Seeing, however, that the applicant is seeking a temporary interdict, a prima facie right may suffice – Ferreira v Levin NO & Ors; Vryenhoek & Ors v Powell N O & Ors 1995(2) SA 813(W). In my view, the disruption of business coupled with the crowding of the applicant’s office and the demonstration inside the applicant’s office accompanied by denouncing remarks constitute a prima facie right in relation to the temporary interdict sought. I will, however, grant the relief only to the extent as shown above.
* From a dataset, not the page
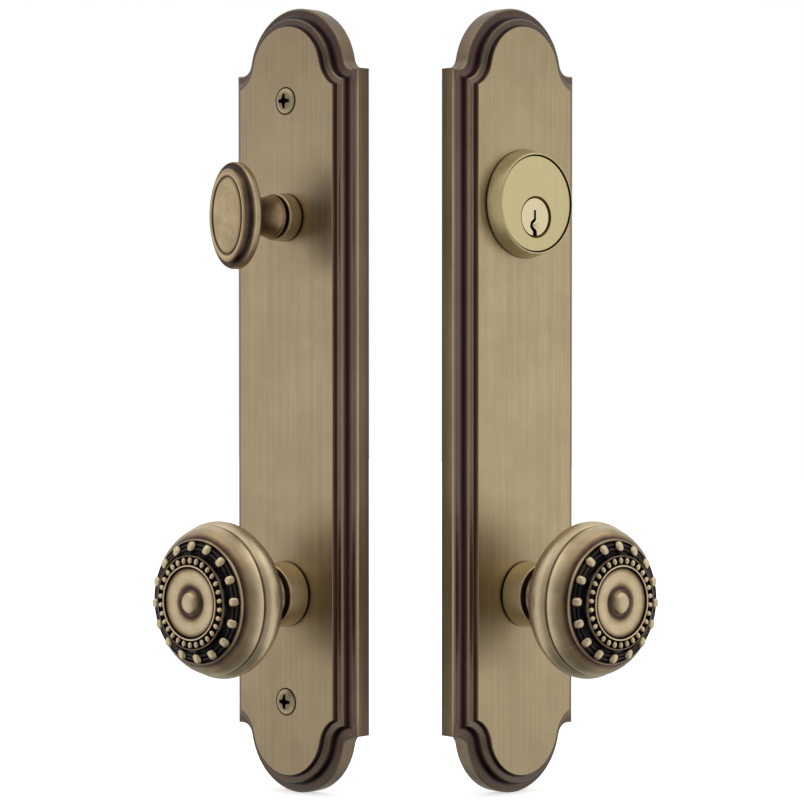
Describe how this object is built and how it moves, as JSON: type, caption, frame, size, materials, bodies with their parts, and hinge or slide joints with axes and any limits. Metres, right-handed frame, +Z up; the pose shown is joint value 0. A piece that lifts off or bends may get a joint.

I, accordingly grant the provisional order in the following term:
“Terms of the final order sought
That the provisional order granted by this honourable court be confirmed in the following manner:
- The first respondent and the second respondent’s executive members be and are hereby permanently interdicted from entering the applicant’s premises except with the prior consent of the applicant.
- The first respondent and the second respondent’s members be and are hereby ordered to keep peace towards applicant’s partner Oswald Nyakunika and the applicant’s employees.
- The respondents jointly and severally, one paying the other to be absolved, be and are hereby ordered to pay costs of suit.
Interim Relief Granted
Pending the finalisation of the matter, the applicant be granted the following relief:
- The respondents and members of their executive and employees be and are hereby interdicted from entering the applicant’s premises at Robert Mugabe Way, Bulawayo except with prior consent of the applicant.
- The respondents and their members be and are hereby interdicted from threatening the applicant’s partner Oswald Nyakunika or the applicant’s employees.”